**What you have to do:**
Set down, exactly as they appear, the lines from the line holding "# Beak: a bead" through the line holding "imported = [obj", inclusive; output nothing outside that range.

#####

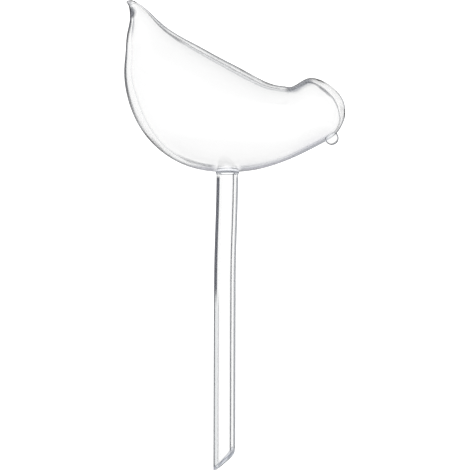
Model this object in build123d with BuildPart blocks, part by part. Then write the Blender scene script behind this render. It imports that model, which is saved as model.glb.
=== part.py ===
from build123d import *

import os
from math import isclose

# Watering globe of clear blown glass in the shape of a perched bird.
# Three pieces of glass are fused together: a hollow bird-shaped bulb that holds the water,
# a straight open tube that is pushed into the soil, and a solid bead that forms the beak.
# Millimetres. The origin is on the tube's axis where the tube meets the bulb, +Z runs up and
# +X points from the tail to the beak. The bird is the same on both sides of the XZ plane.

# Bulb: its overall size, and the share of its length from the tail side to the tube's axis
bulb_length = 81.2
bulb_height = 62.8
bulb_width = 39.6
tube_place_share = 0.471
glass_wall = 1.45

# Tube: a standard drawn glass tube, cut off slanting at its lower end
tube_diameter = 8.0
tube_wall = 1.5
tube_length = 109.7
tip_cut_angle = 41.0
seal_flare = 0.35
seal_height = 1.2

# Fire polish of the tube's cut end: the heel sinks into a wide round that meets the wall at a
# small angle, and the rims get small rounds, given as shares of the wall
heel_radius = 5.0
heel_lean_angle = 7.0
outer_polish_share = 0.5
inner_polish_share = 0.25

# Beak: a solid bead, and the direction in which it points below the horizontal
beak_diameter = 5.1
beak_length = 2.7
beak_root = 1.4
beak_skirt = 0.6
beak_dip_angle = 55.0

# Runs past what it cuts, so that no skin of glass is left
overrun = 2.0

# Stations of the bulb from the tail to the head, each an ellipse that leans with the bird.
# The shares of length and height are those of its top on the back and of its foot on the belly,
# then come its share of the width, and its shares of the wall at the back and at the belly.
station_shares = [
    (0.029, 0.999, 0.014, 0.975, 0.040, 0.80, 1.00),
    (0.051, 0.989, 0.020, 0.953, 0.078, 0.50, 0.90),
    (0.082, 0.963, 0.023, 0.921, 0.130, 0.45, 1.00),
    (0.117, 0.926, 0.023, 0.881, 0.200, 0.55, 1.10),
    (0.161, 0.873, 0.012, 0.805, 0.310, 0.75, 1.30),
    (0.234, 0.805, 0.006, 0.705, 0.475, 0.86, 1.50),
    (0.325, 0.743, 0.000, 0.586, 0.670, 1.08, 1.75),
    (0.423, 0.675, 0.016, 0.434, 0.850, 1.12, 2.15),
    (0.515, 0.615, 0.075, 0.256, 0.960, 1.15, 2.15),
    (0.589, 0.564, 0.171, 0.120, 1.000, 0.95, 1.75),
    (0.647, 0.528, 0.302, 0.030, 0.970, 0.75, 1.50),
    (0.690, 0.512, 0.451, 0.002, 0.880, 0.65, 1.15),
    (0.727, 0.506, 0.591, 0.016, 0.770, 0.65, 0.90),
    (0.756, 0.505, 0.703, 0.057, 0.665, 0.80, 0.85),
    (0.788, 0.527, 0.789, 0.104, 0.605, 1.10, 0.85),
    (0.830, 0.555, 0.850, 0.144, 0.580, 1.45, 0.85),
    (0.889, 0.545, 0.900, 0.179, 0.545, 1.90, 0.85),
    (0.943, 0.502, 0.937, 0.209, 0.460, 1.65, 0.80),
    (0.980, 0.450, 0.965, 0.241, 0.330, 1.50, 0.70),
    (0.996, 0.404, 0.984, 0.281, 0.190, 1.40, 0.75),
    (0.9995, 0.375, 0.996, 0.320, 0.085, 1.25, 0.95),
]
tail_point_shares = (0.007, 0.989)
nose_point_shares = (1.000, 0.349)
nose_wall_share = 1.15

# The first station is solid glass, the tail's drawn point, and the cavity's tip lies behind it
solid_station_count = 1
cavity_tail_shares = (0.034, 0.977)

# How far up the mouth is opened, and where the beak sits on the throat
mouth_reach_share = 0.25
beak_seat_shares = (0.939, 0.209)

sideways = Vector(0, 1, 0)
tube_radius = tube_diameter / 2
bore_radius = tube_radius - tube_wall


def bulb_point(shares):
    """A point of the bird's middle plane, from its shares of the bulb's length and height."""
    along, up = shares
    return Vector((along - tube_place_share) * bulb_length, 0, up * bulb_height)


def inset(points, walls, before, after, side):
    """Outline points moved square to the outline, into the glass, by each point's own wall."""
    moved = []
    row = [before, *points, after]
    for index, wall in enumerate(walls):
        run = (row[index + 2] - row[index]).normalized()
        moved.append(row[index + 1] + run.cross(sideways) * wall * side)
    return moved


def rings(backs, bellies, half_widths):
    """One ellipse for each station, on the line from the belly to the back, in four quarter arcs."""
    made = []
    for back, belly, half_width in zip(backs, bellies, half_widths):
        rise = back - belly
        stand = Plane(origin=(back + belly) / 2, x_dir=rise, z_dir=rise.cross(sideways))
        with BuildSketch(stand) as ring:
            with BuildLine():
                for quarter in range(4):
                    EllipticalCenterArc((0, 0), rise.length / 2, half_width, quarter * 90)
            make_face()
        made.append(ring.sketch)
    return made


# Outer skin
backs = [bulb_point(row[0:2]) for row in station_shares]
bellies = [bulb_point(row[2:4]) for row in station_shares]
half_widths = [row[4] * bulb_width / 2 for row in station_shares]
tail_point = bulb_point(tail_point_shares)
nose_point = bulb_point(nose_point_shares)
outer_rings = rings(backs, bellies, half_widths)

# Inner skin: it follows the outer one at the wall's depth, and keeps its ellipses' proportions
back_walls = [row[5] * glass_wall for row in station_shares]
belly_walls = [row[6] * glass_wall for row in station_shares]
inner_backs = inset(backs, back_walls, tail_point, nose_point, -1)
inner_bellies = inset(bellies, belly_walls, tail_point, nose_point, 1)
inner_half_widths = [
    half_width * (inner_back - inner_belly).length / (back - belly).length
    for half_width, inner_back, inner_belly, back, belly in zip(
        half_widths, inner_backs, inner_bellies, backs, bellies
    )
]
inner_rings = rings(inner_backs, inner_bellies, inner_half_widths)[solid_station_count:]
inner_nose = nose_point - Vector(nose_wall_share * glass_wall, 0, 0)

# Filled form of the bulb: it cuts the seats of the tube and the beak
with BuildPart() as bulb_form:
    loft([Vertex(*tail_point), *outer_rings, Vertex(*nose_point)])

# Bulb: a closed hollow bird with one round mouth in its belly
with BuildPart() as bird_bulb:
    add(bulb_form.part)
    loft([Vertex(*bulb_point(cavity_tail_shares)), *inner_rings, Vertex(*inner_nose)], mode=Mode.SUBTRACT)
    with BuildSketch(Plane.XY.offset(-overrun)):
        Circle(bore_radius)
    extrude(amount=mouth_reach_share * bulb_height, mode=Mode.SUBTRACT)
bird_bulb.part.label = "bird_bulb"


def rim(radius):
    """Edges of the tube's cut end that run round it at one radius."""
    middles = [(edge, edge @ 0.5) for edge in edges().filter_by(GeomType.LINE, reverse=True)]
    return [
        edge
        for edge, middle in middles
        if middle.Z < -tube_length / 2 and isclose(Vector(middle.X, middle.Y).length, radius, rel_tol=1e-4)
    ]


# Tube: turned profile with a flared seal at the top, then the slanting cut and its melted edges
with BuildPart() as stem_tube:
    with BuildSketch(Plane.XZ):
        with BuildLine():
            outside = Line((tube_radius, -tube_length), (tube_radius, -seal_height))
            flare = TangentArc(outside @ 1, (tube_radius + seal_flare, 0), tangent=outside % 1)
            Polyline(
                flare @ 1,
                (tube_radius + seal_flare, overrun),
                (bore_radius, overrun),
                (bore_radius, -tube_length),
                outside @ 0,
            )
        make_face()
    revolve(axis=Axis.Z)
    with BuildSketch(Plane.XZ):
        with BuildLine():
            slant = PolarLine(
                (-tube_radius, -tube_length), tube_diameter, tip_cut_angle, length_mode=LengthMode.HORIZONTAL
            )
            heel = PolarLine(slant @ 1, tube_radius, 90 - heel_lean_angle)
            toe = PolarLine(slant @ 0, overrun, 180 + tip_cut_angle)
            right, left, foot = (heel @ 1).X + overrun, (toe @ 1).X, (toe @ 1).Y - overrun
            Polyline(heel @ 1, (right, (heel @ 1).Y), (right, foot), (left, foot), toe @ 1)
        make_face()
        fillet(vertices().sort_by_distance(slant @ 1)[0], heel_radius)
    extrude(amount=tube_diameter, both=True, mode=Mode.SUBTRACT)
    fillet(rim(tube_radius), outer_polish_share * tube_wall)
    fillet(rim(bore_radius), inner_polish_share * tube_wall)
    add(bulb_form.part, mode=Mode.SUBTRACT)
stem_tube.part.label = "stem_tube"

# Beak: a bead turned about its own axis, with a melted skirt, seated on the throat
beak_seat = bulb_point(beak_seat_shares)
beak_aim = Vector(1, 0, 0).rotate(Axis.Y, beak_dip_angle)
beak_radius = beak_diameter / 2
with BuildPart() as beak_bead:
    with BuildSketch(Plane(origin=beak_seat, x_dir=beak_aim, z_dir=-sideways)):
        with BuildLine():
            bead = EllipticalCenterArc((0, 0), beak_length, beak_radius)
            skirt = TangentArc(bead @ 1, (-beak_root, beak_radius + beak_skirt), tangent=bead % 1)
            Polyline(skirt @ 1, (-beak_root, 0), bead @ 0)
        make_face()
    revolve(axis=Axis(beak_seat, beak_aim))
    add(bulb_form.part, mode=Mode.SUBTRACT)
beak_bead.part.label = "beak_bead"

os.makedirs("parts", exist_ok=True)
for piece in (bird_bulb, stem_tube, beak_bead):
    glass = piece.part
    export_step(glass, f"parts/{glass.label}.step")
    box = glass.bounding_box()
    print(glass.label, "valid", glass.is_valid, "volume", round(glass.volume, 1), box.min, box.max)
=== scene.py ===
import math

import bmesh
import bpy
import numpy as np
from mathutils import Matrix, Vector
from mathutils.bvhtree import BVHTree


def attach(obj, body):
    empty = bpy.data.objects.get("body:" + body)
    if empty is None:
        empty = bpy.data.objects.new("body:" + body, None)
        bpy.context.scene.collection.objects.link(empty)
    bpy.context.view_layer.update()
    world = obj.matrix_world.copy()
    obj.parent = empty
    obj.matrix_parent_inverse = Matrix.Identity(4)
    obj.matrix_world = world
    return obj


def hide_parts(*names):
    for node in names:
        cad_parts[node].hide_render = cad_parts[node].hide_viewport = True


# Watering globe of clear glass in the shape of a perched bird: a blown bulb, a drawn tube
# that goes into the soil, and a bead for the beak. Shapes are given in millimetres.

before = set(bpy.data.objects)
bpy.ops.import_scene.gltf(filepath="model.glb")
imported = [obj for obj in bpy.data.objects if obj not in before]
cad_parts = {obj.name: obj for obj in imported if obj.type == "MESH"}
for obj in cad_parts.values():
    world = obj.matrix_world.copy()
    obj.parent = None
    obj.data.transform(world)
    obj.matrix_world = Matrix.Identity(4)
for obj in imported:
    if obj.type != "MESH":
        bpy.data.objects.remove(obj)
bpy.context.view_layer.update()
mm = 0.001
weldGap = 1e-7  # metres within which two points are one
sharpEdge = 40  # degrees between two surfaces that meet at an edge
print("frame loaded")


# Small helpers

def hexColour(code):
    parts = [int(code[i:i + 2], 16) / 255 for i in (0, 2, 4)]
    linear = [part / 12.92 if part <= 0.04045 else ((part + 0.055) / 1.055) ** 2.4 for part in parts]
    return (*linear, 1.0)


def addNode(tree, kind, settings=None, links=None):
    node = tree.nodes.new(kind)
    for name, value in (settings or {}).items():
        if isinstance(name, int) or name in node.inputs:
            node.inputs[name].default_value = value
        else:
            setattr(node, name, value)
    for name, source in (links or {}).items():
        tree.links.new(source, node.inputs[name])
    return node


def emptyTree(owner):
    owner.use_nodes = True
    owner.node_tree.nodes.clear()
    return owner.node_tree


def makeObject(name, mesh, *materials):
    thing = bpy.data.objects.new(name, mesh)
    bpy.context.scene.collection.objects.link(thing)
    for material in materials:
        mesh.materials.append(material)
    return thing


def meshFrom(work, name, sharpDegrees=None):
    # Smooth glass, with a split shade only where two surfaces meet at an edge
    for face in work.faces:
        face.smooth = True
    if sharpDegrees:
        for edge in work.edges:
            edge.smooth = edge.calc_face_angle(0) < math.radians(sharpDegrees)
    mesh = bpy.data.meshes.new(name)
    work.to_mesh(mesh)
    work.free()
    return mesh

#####

**The reply:**
# Beak: a bead turned about its own axis, with a melted skirt, seated on the throat
beak_seat = bulb_point(beak_seat_shares)
beak_aim = Vector(1, 0, 0).rotate(Axis.Y, beak_dip_angle)
beak_radius = beak_diameter / 2
with BuildPart() as beak_bead:
    with BuildSketch(Plane(origin=beak_seat, x_dir=beak_aim, z_dir=-sideways)):
        with BuildLine():
            bead = EllipticalCenterArc((0, 0), beak_length, beak_radius)
            skirt = TangentArc(bead @ 1, (-beak_root, beak_radius + beak_skirt), tangent=bead % 1)
            Polyline(skirt @ 1, (-beak_root, 0), bead @ 0)
        make_face()
    revolve(axis=Axis(beak_seat, beak_aim))
    add(bulb_form.part, mode=Mode.SUBTRACT)
beak_bead.part.label = "beak_bead"

os.makedirs("parts", exist_ok=True)
for piece in (bird_bulb, stem_tube, beak_bead):
    glass = piece.part
    export_step(glass, f"parts/{glass.label}.step")
    box = glass.bounding_box()
    print(glass.label, "valid", glass.is_valid, "volume", round(glass.volume, 1), box.min, box.max)
=== scene.py ===
import math

import bmesh
import bpy
import numpy as np
from mathutils import Matrix, Vector
from mathutils.bvhtree import BVHTree


def attach(obj, body):
    empty = bpy.data.objects.get("body:" + body)
    if empty is None:
        empty = bpy.data.objects.new("body:" + body, None)
        bpy.context.scene.collection.objects.link(empty)
    bpy.context.view_layer.update()
    world = obj.matrix_world.copy()
    obj.parent = empty
    obj.matrix_parent_inverse = Matrix.Identity(4)
    obj.matrix_world = world
    return obj


def hide_parts(*names):
    for node in names:
        cad_parts[node].hide_render = cad_parts[node].hide_viewport = True


# Watering globe of clear glass in the shape of a perched bird: a blown bulb, a drawn tube
# that goes into the soil, and a bead for the beak. Shapes are given in millimetres.

before = set(bpy.data.objects)
bpy.ops.import_scene.gltf(filepath="model.glb")
imported = [obj for obj in bpy.data.objects if obj not in before]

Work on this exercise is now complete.